Here I think I am assuming something stronger: for what would the realizer be for the formula (sorry, not sure if Latex mode works in the comments) “forall x. (interp x) halts \/ (interp x) diverges” (in terms of my SK combinator example). It seems like it would have to be a function which given any value v for x, returns either (0,d) where d is a realizer of (interp v) halts; or else (1,d’) where d’ is a realizer of (interp v) diverges. But such a function is truly not computable. This seems different from the case with Markov’s principle, where there is a computable function, but the issue is simply that we might not be able to prove, in general or in a particular constructive logic, that this function is correct.

I would love to be enlightened if I have not correctly understood these issues or you otherwise disagree. Even if I am right, one could still be interested in examples that use more highly non-constructive principles, assuming there is some notion of degrees of constructivity (I have not looked if that has been studied).

Regarding the formalized Church-Turing thesis: if that takes the form of a proof every program written in one programming language has an equivalent program in another, I would think something like CompCert (a compiler which is proven in Coq to be semantics-preserving) would be an example. But again, I don’t know much about the formalized CT thesis either, so I would be grateful for correction if I’m missing something.

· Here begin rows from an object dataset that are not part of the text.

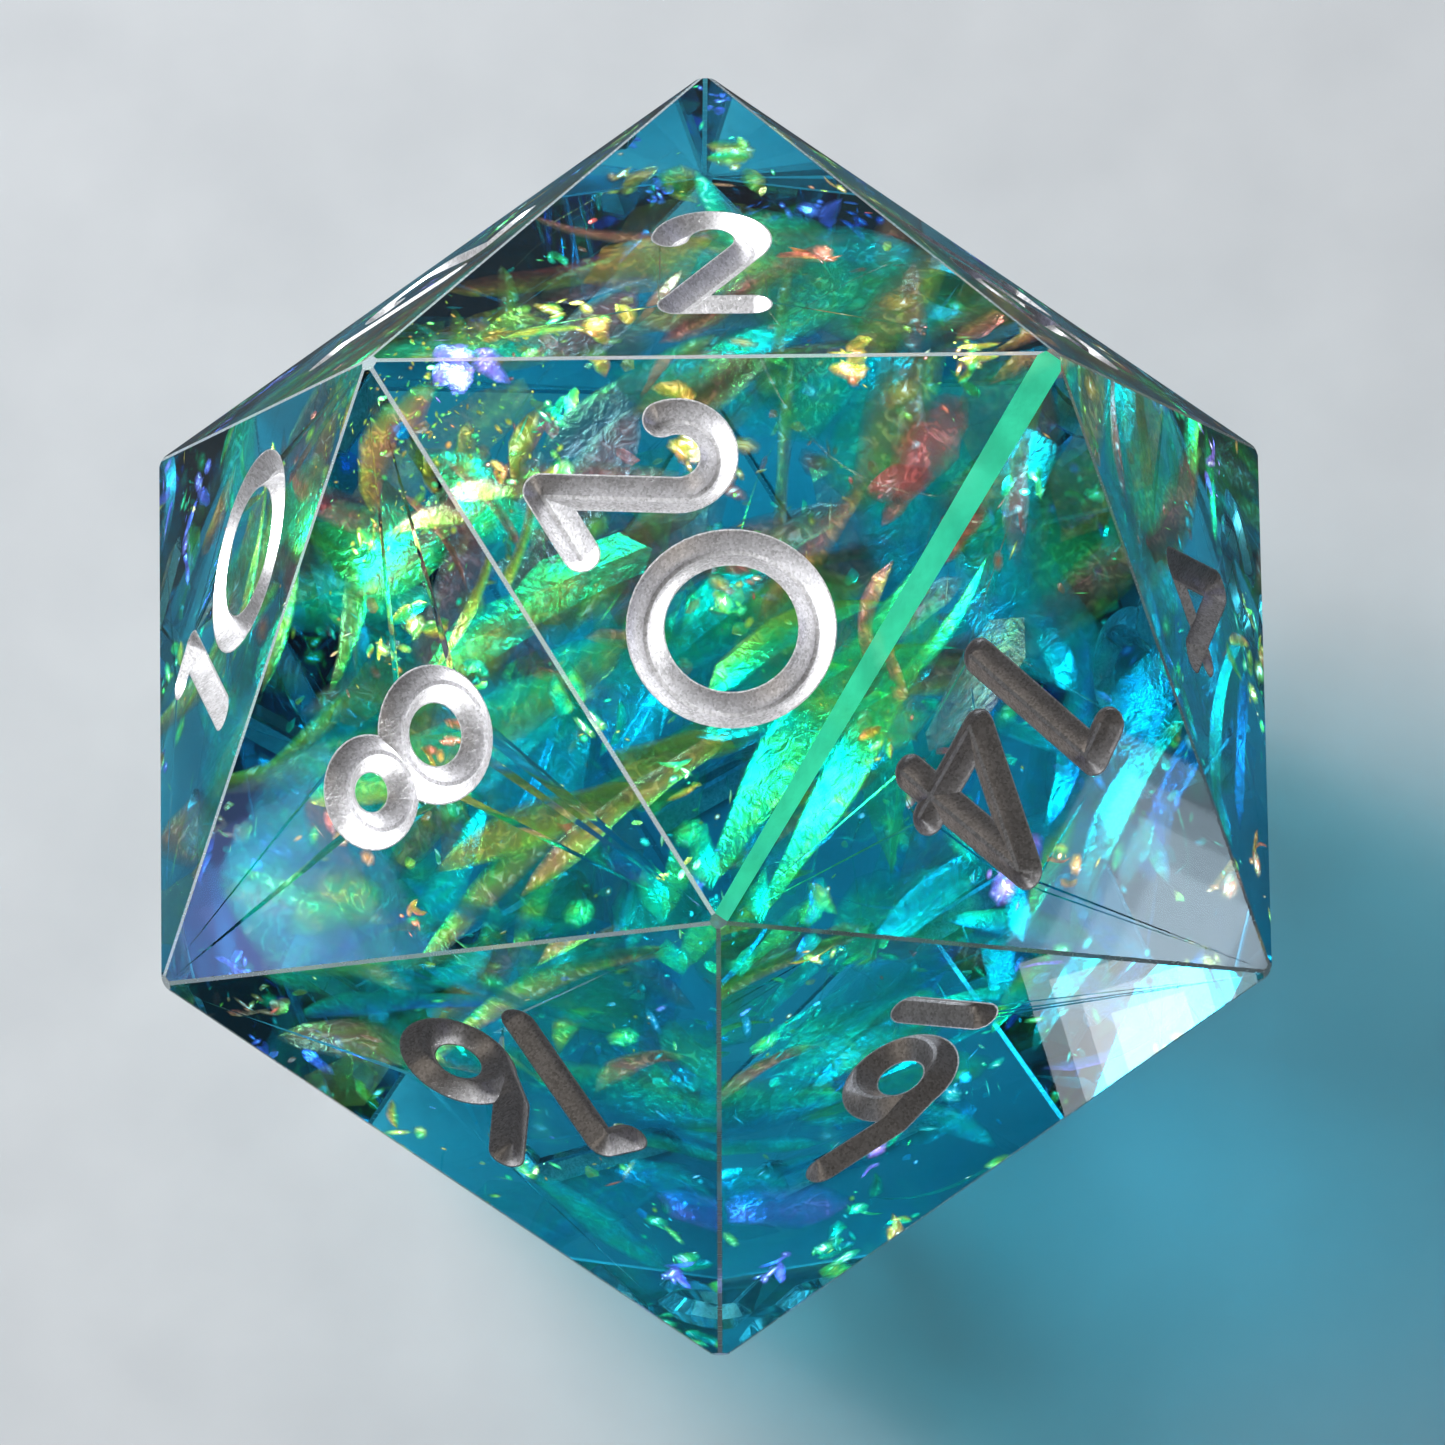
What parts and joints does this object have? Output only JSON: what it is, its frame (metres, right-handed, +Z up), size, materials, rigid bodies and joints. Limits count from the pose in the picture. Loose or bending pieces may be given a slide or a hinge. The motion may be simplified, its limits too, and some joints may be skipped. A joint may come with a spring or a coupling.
{
  "type": "polyhedral die",
  "caption": "Sharp-edged polyhedral die (icosahedron) cast in clear teal resin, with iridescent film shards inside and silver engraved numerals.",
  "frame": {"origin": "on the resting face (the one engraved with 1), under the die's centre", "axes": "+Z up, out of the face engraved with 20; +Y towards the corner shared by the faces 2, 12, 18, 5 and 15; X across, along the edge between the faces 20 and 2"},
  "size_m": [0.0214, 0.0246, 0.02],
  "materials": {
    "resin": "gloss",
    "numeral_paint": "satin",
    "film_copper": "gloss",
    "film_gold": "gloss",
    "film_green": "gloss",
    "film_blue": "gloss"
  },
  "bodies": {
    "root": {"resin_body": "resin", "number_paint_01": "numeral_paint", "number_paint_02": "numeral_paint", "number_paint_03": "numeral_paint", "number_paint_04": "numeral_paint", "number_paint_05": "numeral_paint", "number_paint_06": "numeral_paint", "number_paint_07": "numeral_paint", "number_paint_08": "numeral_paint", "number_paint_09": "numeral_paint", "number_paint_10": "numeral_paint", "number_paint_11": "numeral_paint", "number_paint_12": "numeral_paint", "number_paint_13": "numeral_paint", "number_paint_14": "numeral_paint", "number_paint_15": "numeral_paint", "number_paint_16": "numeral_paint", "number_paint_17": "numeral_paint", "number_paint_18": "numeral_paint", "number_paint_19": "numeral_paint", "number_paint_20": "numeral_paint", "film_shard_01": "film_green", "film_shard_02": "film_copper", "film_shard_03": "film_gold", "film_shard_04": "film_gold", "film_shard_05": "film_gold", "film_shard_06": "film_green", "film_shard_07": "film_blue", "film_shard_08": "film_blue", "film_shard_09": "film_green", "film_shard_10": "film_copper", "film_shard_11": "film_gold", "film_shard_12": "film_gold", "film_shard_13": "film_blue", "film_shard_14": "film_copper", "film_shard_15": "film_copper", "film_shard_16": "film_copper", "film_shard_17": "film_copper", "film_shard_18": "film_gold", "film_shard_19": "film_gold", "film_shard_20": "film_blue", "film_shard_21": "film_blue", "film_shard_22": "film_green", "film_shard_23": "film_copper", "film_shard_24": "film_copper", "film_shard_25": "film_gold", "film_shard_26": "film_blue", "film_shard_27": "film_green", "film_shard_28": "film_blue", "film_shard_29": "film_copper", "film_shard_30": "film_copper", "film_shard_31": "film_gold", "film_shard_32": "film_gold", "film_shard_33": "film_blue", "film_shard_34": "film_blue", "film_shard_35": "film_copper", "film_shard_36": "film_copper", "film_shard_37": "film_copper", "film_shard_38": "film_gold", "film_shard_39": "film_blue"}
  },
  "joints": []
}
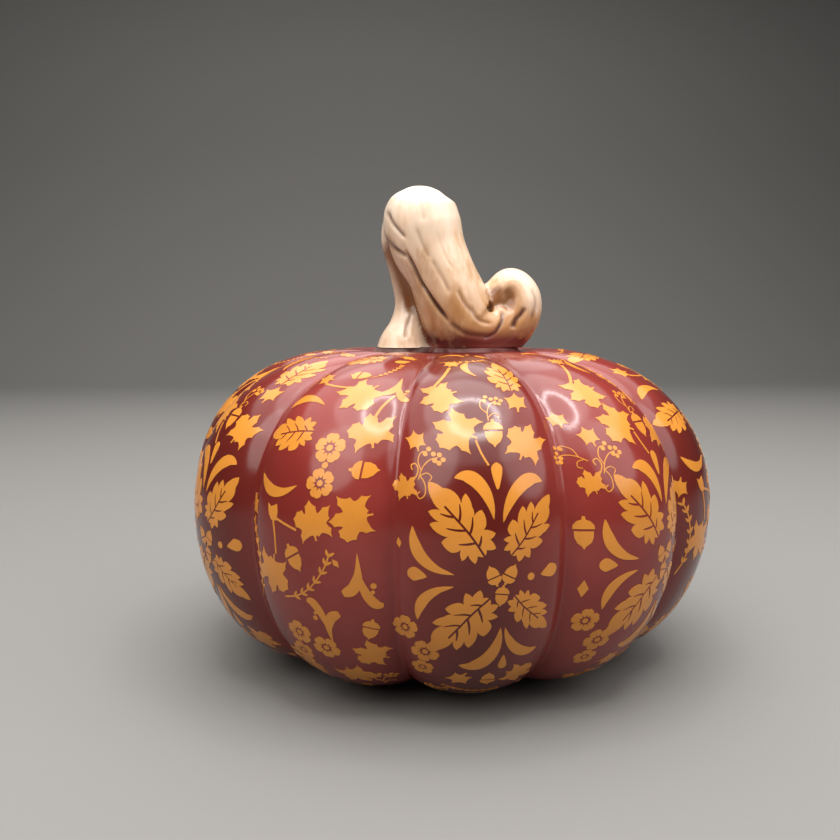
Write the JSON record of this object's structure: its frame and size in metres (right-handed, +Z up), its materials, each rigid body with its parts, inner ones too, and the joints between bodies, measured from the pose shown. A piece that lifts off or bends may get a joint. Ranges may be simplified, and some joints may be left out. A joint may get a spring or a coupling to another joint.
{
  "type": "ceramic pumpkin figure",
  "caption": "Ribbed ceramic pumpkin figure in burgundy glaze with a gold leaf and acorn print and a hooked cream stem, standing free on felt pads.",
  "frame": {"origin": "on the table, under the middle of the body", "axes": "+Z up; one lobe's crest faces -Y, which is the front; the stem's hook curls towards +X"},
  "size_m": [0.2138, 0.2124, 0.192],
  "materials": {
    "burgundy_glaze": "glossy burgundy glaze over white earthenware",
    "gold_print": "mustard gold transfer print fired under the same gloss",
    "stained_cream_glaze": "glossy cream glaze with a brown wash in the hollows",
    "joining_slip": "squeezed-out joining slip under thin glaze",
    "grey_felt": "pressed felt"
  },
  "bodies": {
    "root": {"pumpkin_shell": "burgundy_glaze", "stem": "stained_cream_glaze", "stem_luting_seam": "joining_slip", "felt_pad_1": "grey_felt", "felt_pad_2": "grey_felt", "felt_pad_3": "grey_felt", "felt_pad_4": "grey_felt"}
  },
  "joints": []
}
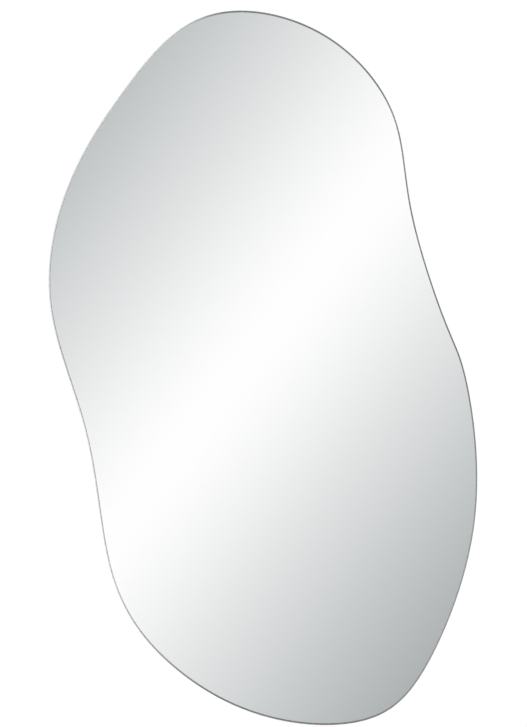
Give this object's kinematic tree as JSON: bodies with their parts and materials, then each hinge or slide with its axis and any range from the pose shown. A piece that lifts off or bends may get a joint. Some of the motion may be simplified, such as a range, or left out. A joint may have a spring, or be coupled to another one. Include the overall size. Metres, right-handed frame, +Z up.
{
  "type": "irregular shaped wall mirror",
  "caption": "Frameless free-form pebble-shaped wall mirror on a smaller backing board, with folding ring hangers for hanging it upright or on its side, and soft wall bumpers.",
  "frame": {"origin": "middle of the outline's box, on the wall plane", "axes": "+Z up as hung upright, +Y into the wall, +X to the right of someone who looks into the mirror"},
  "size_m": [0.5998, 0.0253, 1],
  "materials": {
    "clear_glass": "polished float glass",
    "silver_and_paint": "silvered in front, grey paint behind",
    "film": "woven-backed film",
    "foam": "closed-cell foam",
    "adhesive": "cured adhesive",
    "fibreboard": "raw MDF",
    "zinc_plate": "bright zinc plate",
    "soft_bumper": "translucent polyurethane"
  },
  "bodies": {
    "mirror": {"mirror_glass": "clear_glass", "mirror_coating": "silver_and_paint", "safety_film": "film", "foam_tape_strips": "foam", "adhesive_beads": "adhesive", "backing_board": "fibreboard", "hanger_strap_portrait_left": "zinc_plate", "hanger_screws_portrait_left": "zinc_plate", "hanger_strap_portrait_right": "zinc_plate", "hanger_screws_portrait_right": "zinc_plate", "hanger_strap_landscape_upper": "zinc_plate", "hanger_screws_landscape_upper": "zinc_plate", "hanger_strap_landscape_lower": "zinc_plate", "hanger_screws_landscape_lower": "zinc_plate", "wall_bumper_top_left": "soft_bumper", "wall_bumper_top_right": "soft_bumper", "wall_bumper_middle_left": "soft_bumper", "wall_bumper_middle_right": "soft_bumper", "wall_bumper_bottom_left": "soft_bumper", "wall_bumper_bottom_right": "soft_bumper"},
    "ring_portrait_left": {"d_ring_portrait_left": "zinc_plate"},
    "ring_portrait_right": {"d_ring_portrait_right": "zinc_plate"},
    "ring_landscape_upper": {"d_ring_landscape_upper": "zinc_plate"},
    "ring_landscape_lower": {"d_ring_landscape_lower": "zinc_plate"}
  },
  "joints": [
    {"name": "ring_portrait_left_hinge", "type": "hinge", "parent": "mirror", "child": "ring_portrait_left", "pos_m": [-0.11, -0.0044, 0.315], "axis": [1, 0, 0], "range_deg": [0, 176]},
    {"name": "ring_portrait_right_hinge", "type": "hinge", "parent": "mirror", "child": "ring_portrait_right", "pos_m": [0.11, -0.0044, 0.315], "axis": [1, 0, 0], "range_deg": [0, 176]},
    {"name": "ring_landscape_upper_hinge", "type": "hinge", "parent": "mirror", "child": "ring_landscape_upper", "pos_m": [-0.16, -0.0044, 0.115], "axis": [0, 0, 1], "range_deg": [0, 176]},
    {"name": "ring_landscape_lower_hinge", "type": "hinge", "parent": "mirror", "child": "ring_landscape_lower", "pos_m": [-0.16, -0.0044, -0.115], "axis": [0, 0, 1], "range_deg": [0, 176]}
  ]
}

Cheers, and greetings from Iowa (where I believe the weather is, amazingly, isomorphic to Palo Alto’s today),

Aaron

(I hope the unicode in the following is readable.) I agree with your statement of Markov’s principle, and I completely agree that the formula you mentioned does not have a realizer, so if you do a case split on that particular disjunction, you’re going beyond recursive mathematics.

Here’s why it reminded me of Markov’s principle, though: To prove ∃ n. interp n x ↓ by case splitting on that formula just uses the implication (¬ ¬ ∃ n. interp n x ↓) → ∃ n. interp n x ↓, and this is an instance of Markov’ principle when definedness is a Σ₁ formula, as it is in recursive math (namely, there exists a computation trace verifing that the computation halts).

However, things may be different in your setting. What logic are you using to handle partiality and definedness?

By the way, your first example, the idempotence of interp, seems to be smoothly handled in the logic of partial terms where s ≅ t is defined to mean (s ↓ ∨ t ↓) → s = t. So there you’d be allowed to assume interp x ↓ when proving idempotence. (Oh, and you still have an instance of “involution” instead of “idempotent” in your post.).

Church’s Thesis is something like ∀ f : ℕ → ℕ. ∃ e : ℕ. ∀ n. f(n) ≅ {e}(n). That is, every constructive function is computed by a program. I guess it could come in handy when reasoning about higher-order programs, but I haven’t seen an example where it did, though.

Cheers and best wishes from San Francisco,

Ulrik

> assuming there is some notion of degrees of constructivity (I have not looked if that has been studied).

Depending on how you mean, indeed there are. The so-called “intermediate logics” are those which lie between intuitionistic logic and classical logic. Each of them is based on adding to IL some axiom(s) which allow proving more things, up to (but not quite including) everything CL does. Whether this lattice of logics coincides with “degrees of constructivity” is another matter.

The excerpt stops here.